I ended by writing, “It is imperative that these mistakes are corrected and additional information is provided before your results can be viewed as valid.”

Dr. Orloff responded the same day: “I should say I feel very embarrassed.  Indeed this was sloppy on our side and we will fix and connect with the Editors in Chief on how to move forward.”

Over the next three weeks, Dr. Orloff and I exchanged emails discussing specific problems with the study (here).  The bottom line was that we were not able to reconcile the number of participants reported by Bircan et al. with our re-analysis of the same data.   

My team then made a critical discovery: Bircan et al. had deleted over 27,000 ever e-cigarette users without mentioning or explaining it -- a cardinal error that could have affected their results.

Dr. Orloff’s response to these deletions was one of the most bizarre in my 29 years in tobacco harm reduction (here), as I explained in an email to him (here).

“…With all due respect, your response to the 20,000+ exclusions is post-hoc and illogical. First, nothing about your explanation was presented in the methods or the flowchart. At the very least your article needs revisions to make these choices and their justification crystal clear. You talked about ‘former’ e-cigarette users, but you never used that term in the manuscript. Even if you do that now, the definition will not be consistent in any way with ‘former’ smokers, who are precisely defined.

“There is a more important consideration: three other reasons you used revolve around ‘residual chemicals’ and misclassification, which affects the validity of your study. I agree.  You excluded 20,000+ participants because they might have had a prior exposure to vapor, but you haven’t done the same thing for a much more important and serious exposure: cigarette smoking. BRFSS doesn’t have an ‘ever-smoked-a-cigarette’ question, so you have kept those smokers in your analysis by default. In fact, if transient exposure to vapor is as hazardous as you suggest, then any former exposure to cigarette smoke would be magnitudes more hazardous. Furthermore, notwithstanding that you excluded participants who smoked 100 lifetime cigarettes, it’s likely that current e-cigarette users have that smoke exposure.

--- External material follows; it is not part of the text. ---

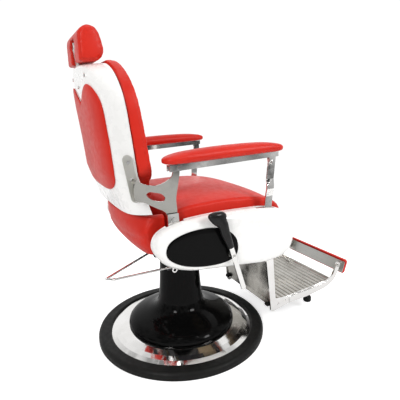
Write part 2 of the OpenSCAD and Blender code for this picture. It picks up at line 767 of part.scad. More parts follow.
module footrest_rails() {
  line = smooth_path([[-406, 92], [-500, 99], [-570, 108], [-620, 122], [-648, 145], [-668, 188]], 3);
  n = len(line) - 1;
  function across(i) = let (d = line[min(n, i + 1)] - line[max(0, i - 1)]) [-d[1], d[0]] / norm(d);
  function half(i) = 13 - 3 * i / n;
  color(chrome) both_sides() difference() {
    union() {
      side_plate(concat([for (i = [0:n]) line[i] + half(i) * across(i)],
        [for (i = [n:-1:0]) line[i] - half(i) * across(i)]), foot_w - 8, foot_w);
      cross_rod(flap_pin, 12, foot_w - 8, foot_w);
      side_plate(concat([for (i = [0:2:8]) [-320 - 35 * i, tread_z(-320 - 35 * i) + 5]],
        [for (i = [8:-2:0]) [-320 - 35 * i, tread_z(-320 - 35 * i) - 21]]), foot_w - 11.5, foot_w - 8);
    }
    cross_rod(flap_pin, 4 + fit, foot_w - 20, foot_w + 10);
  }
}

module footrest_tread() {
  w = foot_w - 12;
  ys = [for (i = [0:12]) -322 - i * 26.5];
  pitch = 312 / (rib_count - 1);
  color(chrome) {
    side_plate(concat([for (y = ys) [y, tread_z(y)]], [for (i = [12:-1:0]) [ys[i], tread_z(ys[i]) - 3]]),
      -w, w);
    for (i = [0:rib_count - 1]) let (y = -328 - i * pitch)
      cross_rod([y, tread_z(y) - 0.5], 4, -w, w);
    box([-w, -321, 84], [w, -317, 103]);
  }
}

module footrest_apron() {
  w = foot_w - 9;
  color(chrome) side_plate([[-290, 318], [-292, 318], [-318, 104], [-316, 104]], -w, w);
}

module footrest_tray() {
  w = foot_w - 12;
  ys = [for (i = [0:10]) -324 - i * 27];
  top = [for (y = ys) [y, tread_z(y) - 5]];
  under = [for (i = [10:-1:0]) top[i] - [0, 15]];
  color(black) side_plate(concat(top, under), -w, w);
}

module footrest_bumpers() {
  z = tread_z(-545) - 20.6;
  color(black) both_sides() {
    translate([125, -545, 30]) rotate_extrude() polygon(concat([[0, 0], [10, 0]], arc([11, 6], 6, -70, 0, 3),
      arc([9, 18], 8, 10, 80, 4), [[4.5, 27], [4.5, z - 30], [0, z - 30]]));
    cross_rod([-309, 92], 7.9, foot_w - 26, foot_w - 12);
  }
}

// ---------- calf flap ----------

module calf_plate() {
  color(steel) {
    side_plate([[-688, 152], [-691, 151], [-704, 196], [-701, 197]], -foot_w - 4, foot_w + 4);
    both_sides() {
      side_plate([[-664, 180], [-664, 196], [-676, 199], [-702, 196], [-690, 160]],
        foot_w - 15, foot_w - 12);
      cross_rod(flap_pin, 4, foot_w - 15, foot_w + 3);
      cross_rod(flap_pin, 7, foot_w + 0.5, foot_w + 3.5);
    }
  }
}

module calf_pad() {
  profile = smooth_loop([[-691.5, 148], [-700, 149], [-708, 166], [-716, 184], [-719, 197], [-713, 206],
    [-705, 208], [-699, 205.5], [-704.6, 197], [-698, 174]], 2);
  stations = [[-1, 0.9], [-0.985, 0.98], [-0.9, 1], [0, 1], [0.9, 1], [0.985, 0.98], [1, 0.9]];
  color(red) loft([for (s = stations)
    [for (i = [0:len(profile) - 1]) let (p = profile[len(profile) - 1 - i])
      [s[0] * (foot_w + 6), -706 + (p[0] + 706) * s[1], 178 + (p[1] - 178) * s[1]]]]);
}

// ---------- assembly ----------

ballast_plate();
base_ring();
base_plate();
pump_cover();
pump_flange();
base_bolts();
pump_cylinder();
oil_tank();
gland_bush();
ram_rod();
ram_piston();
swivel_bearing();
pump_plunger();
seat_hub();
mount_plate();
seat_frame();
seat_deck();
seat_cushion();
rear_wrap();
side_cover("right", true);  // side_cover_right
side_cover("left", false);  // side_cover_left
eye_panel("right", true);  // eye_panel_right
eye_panel("left", false);  // eye_panel_left
rear_posts();
post_brackets();
pivot_pins();
seat_bolts();
cover_standoffs();
pump_shaft();
lever_bar();
lever_grip();
release_loop();
back_shell();
back_panel();
back_cushion();
back_board();
slotted_bracket("right");  // slotted_bracket_right
slotted_bracket("left");  // slotted_bracket_left
back_screws();
headrest_socket();
headrest_bar();
headrest_hinge();
headrest_pad();
armrest_rail("right");  // armrest_rail_right
armrest_rail("left");  // armrest_rail_left
armrest_pad("right");  // armrest_pad_right
armrest_pad("left");  // armrest_pad_left
front_post("right");  // front_post_right
front_post("left");  // front_post_left
recline_link("right");  // recline_link_right
recline_link("left");  // recline_link_left
footrest_axle();
footrest_arms();
footrest_rails();
footrest_tread();
footrest_apron();
footrest_tray();
footrest_bumpers();
calf_plate();
calf_pad();
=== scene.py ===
"""Looks of a hydraulic barber chair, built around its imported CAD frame.

Metres, +Z up, the sitter faces -Y, the sitter's left hand is +X. The shapes that repeat the design's own
curves are written in millimetres, as in the design, and turned into metres when their mesh is made.
"""

import math

import bmesh
import bpy
import numpy as np
from mathutils import Matrix, Vector
from mathutils.bvhtree import BVHTree
from mathutils.kdtree import KDTree
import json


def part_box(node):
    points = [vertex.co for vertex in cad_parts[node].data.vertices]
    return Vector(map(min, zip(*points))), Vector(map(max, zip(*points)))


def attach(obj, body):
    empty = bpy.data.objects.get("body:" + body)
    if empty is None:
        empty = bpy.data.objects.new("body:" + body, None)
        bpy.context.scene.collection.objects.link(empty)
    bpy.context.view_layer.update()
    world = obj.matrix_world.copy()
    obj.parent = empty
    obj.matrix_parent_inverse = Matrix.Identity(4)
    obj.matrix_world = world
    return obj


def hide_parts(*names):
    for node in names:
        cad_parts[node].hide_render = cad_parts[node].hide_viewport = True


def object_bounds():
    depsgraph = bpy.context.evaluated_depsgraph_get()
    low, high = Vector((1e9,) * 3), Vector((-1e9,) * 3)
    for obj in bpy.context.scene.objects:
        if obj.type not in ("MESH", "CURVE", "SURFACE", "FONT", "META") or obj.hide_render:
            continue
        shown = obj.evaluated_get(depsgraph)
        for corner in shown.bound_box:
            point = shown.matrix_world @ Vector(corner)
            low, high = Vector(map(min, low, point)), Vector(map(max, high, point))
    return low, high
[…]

“Your only choice wasn’t to exclude ever users of e-cigs. You could have run the same model with this group included to see if it changed the results, or you could have run the model only using this group.

“I’ll close by making one final suggestion to review your manuscript for passages like ‘since the age of those at risk in our study was 18-24 years.’ Attached please find an Excel chart showing the age distribution of the 156 cases of COPD among current e-cig users in your study, compared with never, current and former smokers in both BRFSS and NHIS 2016-2018.  COPD cases among current e-cig users (never smokers) in NHIS 2016-2018 are not in this chart because there were only n=3.”

As shown in the chart, national surveys, including the BRFSS that Bircan used, demonstrate that 70% to 90% of COPD cases are seen in people 55+ years of age, regardless of smoking status.  Very few or no cases are seen in 18-24 year olds.  Yet Bircan’s current e-cigarette users-with-COPD column on the right indicates that over 50% of COPD cases occurred in those 34 and under, in total contrast to all the other survey groups.  This is next to impossible.

Dr. Orloff stopped corresponding after my last email, and eventually a “correction” was published.  While the authors cleaned up some obvious mistakes, they did not resolve important problems like the deletion of 27,000 participants.  The results didn’t change at all, which means that they did not conduct a thorough re-analysis. 

As with last week’s Case 1 (here), the scientific value of this correction is seriously compromised, and the authors and editors evaded a full accounting of their errors.